Mr. Nalbandian’s children heard the Either/Orchestra play on our first visit to Ethiopia and said, “Aha, this band can play our father’s music, which nobody has played for decades!” and so they convinced me to do all this research, look at the scores, listen to the recordings and reconstruct the music so that it could be played. And we went back years later and played in the same theater where he was the head of music, this beautiful big theater in Ethiopia, and we did some live concert there of his old music. And that’s what this album is. We played with some of the old time singers that were with the band in the old days and some new younger people. It doesn’t really sound like anything else i’ve ever heard. But it was really fun to do. And I feel like we’ve helped bring back to life an important little missing link in the history of Ethiopian music.

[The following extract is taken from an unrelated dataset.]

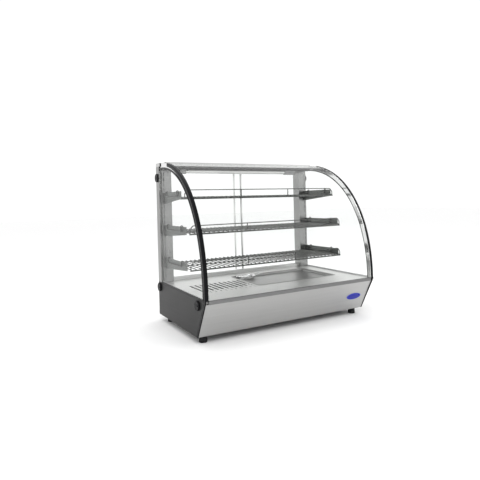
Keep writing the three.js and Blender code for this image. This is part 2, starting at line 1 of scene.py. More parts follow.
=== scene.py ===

Va Lynda Robinson: My last question: I’ve read reviews of you all talking about “saluting the past while embracing the future.” Now, that is very interesting.

Russ Gershon: Well, isn’t that what we all want to do? We want to be aware of what came before us, but we don’t want to be mired in it. And that’s always been my feeling about music. You have to know what the people did before you. We stand on their shoulders.

The Either Orchestra celebrating 40 years on December 17th at the Regattabar. Their new album (out December 5) is called “Nalbandian, the Ethiopian”.